What are the incentives for investors?

There are a number of potential benefits for both individual and corporate investors who are subject to the UK tax regime:

  • Subscription for new shares in qualifying AIM companies may attract reliefs under the Enterprise Investment Scheme (‘EIS').
  • Investors may obtain 100% relief from inheritance tax for investments in certain AIM companies in some circumstances.
  • Investments in venture capital trusts which may invest in AIM companies attract income tax and capital gains tax reliefs.
  • Corporate investors may benefit from reliefs under the Corporate Venturing Scheme (CVS). These include a lower rate of Corporation tax, deferral of tax on CVS gains and relief against income for capital losses.

Please see the Exchange publication "AIM - A guide to AIM tax benefits" on the Exchange's website at http://www.londonstockexchange.com/ for more information.  Please note that this publication includes a section on issues for overseas investors and companies. 

What are the continuing obligations?

The continuing obligations for AIM companies are generally less stringent than those for fully listed companies.  For acquisitive companies, AIM has the advantage of not requiring a circular to be produced and shareholder approval obtained except where the transaction to be undertaken is a reverse takeover. 

An AIM company is obliged to notify a regulatory information service without delay of any new developments which are not public knowledge concerning a change in its financial condition, sphere of activity, the performance of its business or its expectation of its performance which, if made public, would be likely to lead to a substantial movement in the price of its shares.

AIM companies must send their annual accounts to shareholders within six months of the financial year end and also announce half yearly results within three months of the end of the relevant six month period. 

The AIM Rules further require that AIM companies maintain an easily accessible website, with up-to-date management and financial information on the company.  This would include details of its business, directors and major shareholders, a copy of the admission document or prospectus, and copies of documents recently sent to shareholders, such as accounts.

Directors will not be able to deal in the AIM company's shares when they have information which might affect the company's share price or in the two months period leading up to the company's announcement of results. 

Quite apart from the requirements of the AIM rules, the company's nominated adviser may also impose additional restrictions on the company in order to make it more attractive to investors.  An example is the common requirement for directors and substantial shareholders to be restricted from selling their shares for a period after admission.  In addition, the nominated adviser may require the company to follow corporate governance best practice.  At the very least, a nominated adviser is likely to insist upon the appointment of non-executive directors (assuming none are already in place).

If an AIM company does not comply with the AIM rules, the Exchange may suspend trading in the company's shares and ultimately may seek to cancel the company's AIM admission.

Is my company eligible for the fast-track procedure for joining AIM?

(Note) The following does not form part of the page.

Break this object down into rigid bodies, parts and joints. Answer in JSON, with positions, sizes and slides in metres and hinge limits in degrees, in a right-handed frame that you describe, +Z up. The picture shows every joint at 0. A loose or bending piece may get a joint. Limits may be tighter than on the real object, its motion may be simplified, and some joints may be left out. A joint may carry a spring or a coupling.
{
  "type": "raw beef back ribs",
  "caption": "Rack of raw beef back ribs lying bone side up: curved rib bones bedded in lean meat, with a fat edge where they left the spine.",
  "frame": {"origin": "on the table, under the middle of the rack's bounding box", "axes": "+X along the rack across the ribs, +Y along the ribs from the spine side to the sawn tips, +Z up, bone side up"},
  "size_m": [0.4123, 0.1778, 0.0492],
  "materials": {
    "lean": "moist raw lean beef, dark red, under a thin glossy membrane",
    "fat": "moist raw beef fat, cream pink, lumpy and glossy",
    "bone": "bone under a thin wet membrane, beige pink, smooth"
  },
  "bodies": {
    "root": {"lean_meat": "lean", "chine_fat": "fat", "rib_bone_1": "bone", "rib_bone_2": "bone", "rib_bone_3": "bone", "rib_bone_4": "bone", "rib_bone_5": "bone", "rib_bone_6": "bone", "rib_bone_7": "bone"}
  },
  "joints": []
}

If a company's shares have been traded on one of the stock exchanges listed below for at least 18 months, it may apply to have its shares listed on AIM using a quick and simple application process, the AIM Designated Markets Route.  The relevant stock exchanges are:

Australian Stock Exchange

Euronext

Deutsche Börse

Johannesburg Stock Exchange

Nasdaq

NYSE

Stockholmbörsen

Swiss Exchange

Toronto Stock Exchange

UKLA Official List

 

 

 

 

 

 

Companies whose shares are listed on one of the ‘designated markets' referred to above may obtain a listing on AIM relatively cheaply.  The costs of an AIM application will partly be dictated by the amount of due diligence that the company's proposed nominated adviser requires to be undertaken.  Costs will be higher if the company also wishes to raise money by way of an offer to the public at the time of its admission to AIM which requires a prospectus to be published.  There will, however, be no need to produce a prospectus if shares are to be issued to institutional investors.  A broker is still likely to require some form of document to be produced to present to investors which will need to be verified and therefore some additional costs on any capital raising on admission cannot be avoided.

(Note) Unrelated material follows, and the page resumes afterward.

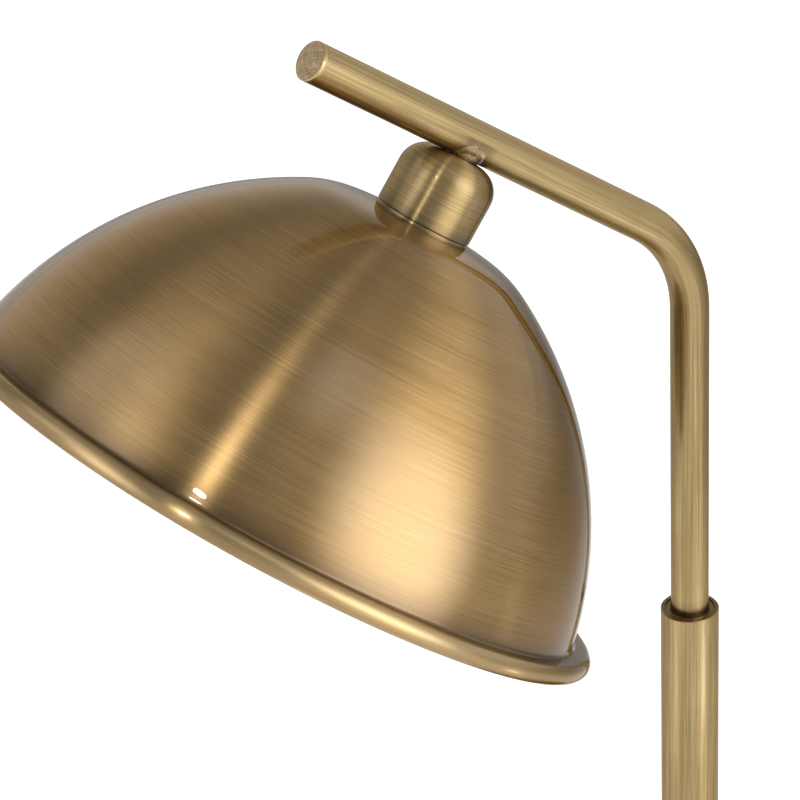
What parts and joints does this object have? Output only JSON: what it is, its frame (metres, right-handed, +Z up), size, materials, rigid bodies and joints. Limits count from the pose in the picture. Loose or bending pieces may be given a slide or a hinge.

Applicants have to provide information to the Exchange at least 20 business days before the expected date of admission of their shares and the admission process is likely to take 5-8 weeks from initial instruction of advisers to admission.  There is no requirement for new applicants to produce a prospectus-style document on admission unless they are making an offer to the public as mentioned above.  An applicant's latest accounts will, however, need to have been prepared in accordance with IFRS or UK, US, Australian, Canadian or Japanese GAAP.  The accounts, which are provided to the Exchange, must also be for a financial year ending not more than nine months prior to the admission date.

An applicant will also have to provide the Exchange with information equivalent to that which would be required to be put in a prospectus-style document but which is not in the public domain.  The directors of the applicant would also have to confirm that the company's working capital will be sufficient for 12 months from admission.  Certain other information also needs to be provided in relation to an applicant company including the following:-

  • the name of the stock exchange upon which its shares have been traded;
  • the date from which its shares have been so traded;
  • confirmation that it has adhered to any legal and regulatory requirements involved in having its shares traded upon such market;
  • an address or web-site address where any documents or announcements which it has made public over the last two years (in consequence of having its shares so traded) are available;
  • details of its intended strategy following admission including, in the case of an investing company, details of its investment strategy;
  • a description of any significant change in financial or trading position of the applicant which has occurred since the end of the last financial period for which audited statements have been published;
  • information equivalent to that required for an admission document which is not currently public; and
  • a website address of a page containing its latest published annual report and accounts which must have a financial year end not more than nine months prior to admission. The accounts must be prepared in accordance with IFRS or UK, US, Australian, Canadian or Japanese GAAP (which will depend on whether the company is an EEA or non-EEA incorporated entity). Where more than nine months have elapsed since the financial year end to which the latest published annual report and accounts relate, the website address must also include a set of fully audited interim results covering the period from the end of the financial period of the published annual report and accounts and ending no less than six months from that date.

An overseas company applying for an AIM admission must appoint a nominated adviser to oversee the admission process and to provide ongoing support.  The nominated adviser has to confirm to the Exchange that, to the best of its knowledge and belief, having made due and careful enquiry, the requirements set out above have been complied with.  One of the main elements which will need verifying is that disclosure to the Exchange has been made of information equivalent to that required for an admission document which is not currently public.

In summary, the fast track application procedure is a useful route to AIM for qualifying overseas companies.  Where an offer to the public is to be made on admission, however, the applicant company will be treated in the same way as any other applicant.